REPUBLIKA.CO.ID, PARIS -- Prancis mengecam pengusiran 20 orang staf badan pengungsi PBB dari Darfur, Sudan, sebagai tindakan yang tak bisa dibenarkan. Pun, Prancis mendesak pemerintah Khartoum segera memperbarui izin mereka.
Juru Bicara Kementerian Luar Negeri Prancis mengatakan langkah itu akan mengganggu kemampuan Komisi Tinggi PBB Urusan Pengungsi (UNHCR) untuk memberikan bantuan kepada dua juta pengungsi di Darfur, yang 1,2 juta diantaranya tinggal di kamp-kamp.
"Prancis mengecam pengusiran 20 pegawai UNHCR yang bekerja di Darfur. Keputusan yang tidak bisa dibenarkan ini datang ketika situasi keamanan dan kemanusiaan di Darfur tetap mengkhawatirkan," kata Vincent Floreani pada jumpa pers, Rabu (7/8) waktu setempat.
UNHCR menyatakan mereka terpaksa mengurangi pekerjaan di Darfur setelah Khartoum mengusir lebih dari separuh dari 37 orang stafnya di sana. Menurut badan PBB itu, situasi kritis terutama terjadi di El Fasher, dimana tidak satu pun staf UNHCR diberi izin untuk kembali.
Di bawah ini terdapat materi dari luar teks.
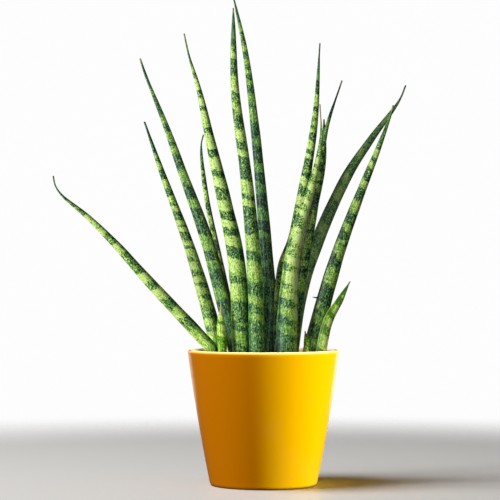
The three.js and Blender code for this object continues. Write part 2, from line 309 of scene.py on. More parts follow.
LEAVES = (
    LeafForm("leaf_01", 5.5, 2.5, 1.1, 35, (
        (-38.5, -9, 88), (-45.5, -10, 120), (-55, -12, 131.5), (-82, -16, 160.5),
        (-105.5, -20, 186), (-128.5, -24, 212), (-153.5, -29, 237), (-176, -32, 256),
        (-181.5, -33, 264), (-183.5, -34, 273)),
        streaks=((175, 30, 0.6), (-70, 25, -1.2)),
        tones=(0.3, 1.2, 0.5), dry=2, rim=0.2, contrast=0.85, swell=0.15,
        pale=((125, 4), (135, 4), (154, 5), (170, 4), (185, 5), (210, 4), (225, 3), (231, 2),
              (236, 3))),
    LeafForm("leaf_02", 7.2, 1.7, 1.05, 45, (
        (-35, 11, 88), (-40.5, 14, 119), (-63, 26, 200), (-93, 38, 282), (-108.5, 44, 326)),
        streaks=((175, 30, 0.8), (-75, 25, -1.2)),
        tones=(0.1, 0.9, -0.5), dry=3, rim=0.2, contrast=0.8, swell=0.6,
        pale=((131, 4), (143, 4), (161, 4), (172, 4), (182, 3), (194, 4), (205, 4), (215, 3),
              (227, 2), (233, 2), (245, 3), (254, 3), (268, 5), (285, 3), (294, 3), (303, 2))),
    LeafForm("leaf_03", 7.3, 2.5, 1.5, -15, (
        (-20, 5, 88), (-24.5, 6, 120), (-31, 7, 146), (-50.5, 10, 218), (-73, 14, 280),
        (-87, 16, 319), (-105.5, 19, 365), (-111, 20, 381)),
        streaks=((-134, 15, 0.9), (-28, 20, 2)),
        tones=(-0.9, -0.7, -0.6), dry=4, brown=0.9, rim=0.4, contrast=0.7, swell=0.7, channel_shade=0.4,
        pale=((131, 4), (168, 5), (196, 3), (210, 3), (219, 4), (251, 4), (273, 6), (298, 4),
              (310, 4), (327, 5), (352, 5))),
    LeafForm("leaf_04", 2.7, 6, 0.95, -20, (
        (-17, 20, 88), (-21.5, 24, 119), (-39.5, 37, 200), (-51.5, 46, 255), (-57, 54, 305),
        (-55, 56, 315)),
        tones=(0.2, 0.3, 0.4), dry=3, swell=0.15),
    LeafForm("leaf_05", 8.2, 2.6, 1.4, 45, (
        (-19.5, -11, 88), (-19.5, -13, 120), (-24, -21, 200), (-34.5, -28, 252),
        (-46.5, -34, 304), (-56.5, -39, 349), (-64.5, -42, 376), (-69, -44, 396)),
        streaks=((180, 30, 0.4), (-70, 28, -2.4)),
        tones=(-0.1, 0.7, 0.8), dry=6, brown=0.9, rim=0.2,
        pale=((133, 5), (145, 4), (173, 10), (194, 8), (217, 5), (232, 3), (247, 5), (268, 5),
              (284, 7), (304, 8), (323, 7), (337, 3), (352, 5), (365, 3))),
    LeafForm("leaf_06", 7.4, 1.4, 0.6, 45, (
        (-5, -19, 88), (-5.5, -21, 120), (-7.5, -23, 182), (-10.5, -24.5, 225), (-16, -26, 279),
        (-25, -28, 349), (-26.5, -30, 420)),
        tones=(0.0, 0.45, 0.6), dry=5, brown=0.8, rim=0.3, contrast=0.9,
        pale=((149, 5), (164, 4), (190, 8), (213, 7), (249, 3), (263, 6), (293, 3), (312, 8),
              (333, 4), (353, 7), (378, 3), (394, 2), (401, 3))),
    LeafForm("leaf_07", 7.3, 1.5, 0.77, -10, (
        (3, 5, 88), (3.5, 6, 119), (6, 8, 164), (3.5, 10, 200), (-7.5, 17, 319),
        (-16.5, 21, 388), (-28, 24, 441)),
        streaks=((-30, 18, 1.5),),
        tones=(-1.0, -1.5, 0.3), dry=3, rim=0.2, contrast=0.65, channel_shade=0.6,
        pale=((140, 4), (161, 7), (180, 4), (195, 4), (220, 5), (239, 5), (264, 5), (283, 4),
              (306, 5), (329, 7), (344, 5), (359, 3), (368, 2), (377, 3), (389, 3), (409, 5),
              (420, 3))),
    LeafForm("leaf_08", 7.9, 1.5, 0.9, 45, (
        (17, -2, 88), (16, -3, 120), (18.5, -5, 191), (27, -5, 217), (35.5, -5, 262),
        (45.5, -6, 324), (50, -6, 392)),
        tones=(-0.2, 1.2, -0.2), dry=4, brown=0.2, swell=0.1,
        pale=((138, 4), (155, 4), (167, 5), (200, 4), (220, 7), (251, 5), (269, 4), (291, 2),
              (301, 4), (324, 7), (341, 6))),
    LeafForm("leaf_09", 11, 1.3, 1.1, 40, (
        (20.5, -22, 88), (20, -24, 121), (25, -28, 199), (32.5, -31, 232), (41.5, -34, 262),
        (50, -37, 304), (49, -40, 335)),
        streaks=((172, 22, -1.9), (-80, 25, 1.8)),
        tones=(-1.2, 2.1, 1.6), dry=14, brown=1, contrast=0.85, swell=0,
        pale=((139, 4), (154, 5), (168, 4), (186, 7), (199, 4), (220, 6), (240, 2), (250, 3),
              (263, 3), (276, 3), (285, 3), (310, 3))),
    LeafForm("leaf_10", 4.7, 1.4, 0.5, 200, (
        (11.5, 17, 88), (15.5, 19, 119), (24, 24, 164), (34.5, 28, 209), (47.5, 33, 254),
        (54.5, 36, 291), (55, 40, 328)),
        tones=(-0.3, -0.3, -0.4), dry=3),
    LeafForm("leaf_11", 6.7, 2.1, 1.15, 200, (
        (25, 11, 88), (25, 11, 119), (29.5, 11, 164), (49, 13, 271), (56, 15, 316),
        (70.5, 16, 361)),
        tones=(-0.2, -0.5, -1.2), dry=5, brown=0.4, swell=0.2),
    LeafForm("leaf_12", 7.2, 3.1, 1.2, 190, (
        (23, 25, 88), (25, 27, 119), (36, 35, 182), (74, 49, 273), (98, 56, 310), (125, 62, 347),
        (131, 64, 361)),
        streaks=((24, 16, -2),),
        tones=(0.9, 1.0, 0.9), dry=3, rim=0.3, contrast=0.5, bloom=0.3, swell=0.35,
        pale=((134, 4), (173, 5), (187, 4), (206, 4), (228, 5), (260, 6), (275, 4), (297, 4),
              (330, 4), (350, 5))),
    LeafForm("leaf_13", 8.5, 1.9, 1.15, 185, (
        (37.5, -6, 88), (42, -8, 120), (63.5, -16, 200), (86, -22, 261), (100, -26, 296),
        (112, -29, 329), (113.5, -30, 335)),
        streaks=((58, 10, -0.6),),
        tones=(-0.1, -0.4, 0.9), dry=4, brown=1, rim=0.2, contrast=0.85, swell=0.65,
        pale=((128, 4), (147, 4), (159, 5), (184, 7), (210, 6), (228, 4), (247, 5), (266, 4),
              (283, 3), (293, 4), (325, 3))),
    LeafForm("young_leaf_left", 4, 11, 2.6, 60, (
        (-34.3, -22, 88), (-35.8, -24, 118), (-37.2, -26, 140), (-37.3, -27, 161)),
        tones=(0.8, 0.4, 0.6), dry=9, contrast=0.9, swell=0, age=Age.YOUNG,
        pale=((137, 6), (150, 3))),
    LeafForm("young_leaf_right", 4.8, 5.3, 1.15, 160, (
        (49.5, -18.5, 88), (50.5, -19.5, 118), (57, -21.5, 147), (67, -23, 164.5), (76, -25, 181)),
        streaks=((152, 45, 2.3), (75, 35, -1.8)),
        tones=(-0.1, -0.5, -1.0), dry=1.5, rim=3, contrast=0.9, swell=0, age=Age.YOUNG,
        pale=((128, 6), (146, 4), (157, 4))),
    LeafForm("scale_leaf", 3.6, 5, 1, 45, (
        (39.5, -19, 88), (38.5, -20, 118), (37.5, -19.5, 130), (36.5, -19, 137)),
        tones=(0.4, 0.4, 0.2), dry=4, brown=1, swell=0, age=Age.YOUNG),
)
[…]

Anggota-anggota staf lain diminta pergi dengan pemberitahuan singkat pada awal Juli.
PBB menyatakan lebih dari 300 ribu orang tewas sejak konflik meletus di wilayah Darfur pada 2003. Ketika pemberontak etnik minoritas mengangkat senjata melawan pemerintah yang didominasi orang Arab untuk menuntut pembagian lebih besar atas sumber-sumber daya dan kekuasaan.
Pemerintah Khartoum menyebut jumlah kematian hanya 10 ribu. Sebanyak 1,4 juta orang berada di kamp-kamp pengungsi di Darfur setelah meninggalkan rumah mereka selama konflik di wilayah Sudan barat itu.
Pemerintah Sudan menandatangani sebuah perjanjian perdamaian sponsoran Qatar dengan sebuah aliansi kelompok pemberontak pada 2011, namun kelompok-kelompok besar menolaknya.
Kelompok gerilya Tentara Pembebasan Sudan kubu Minni Minnawi dan kelompok gerilya utama Gerakan Keadilan dan Persamaan Hak (JEM) menolak perjanjian itu, yang ditandatangani Sudan dan Gerakan Keadilan dan Kebebasan (LJM), sebuah kelompok pemberontak lain di Darfur.
JEM adalah satu dari sejumlah kelompok Darfur yang memberontak pada 2003 untuk menuntut otonomi lebih luas bagi wilayah barat yang gersang itu. Mereka kini dianggap sebagai kelompok pemberontak yang paling kuat di Darfur.
Misi PBB-Uni Afrika di Darfur (UNAMID), yang kini berjumlah 23.500 orang dan merupakan misi penjaga perdamaian terbesar di dunia, ditempatkan di Darfur, Sudan barat, sejak 2007 untuk berusaha mengakhiri permusuhan antara pemberontak dan pemerintah Sudan.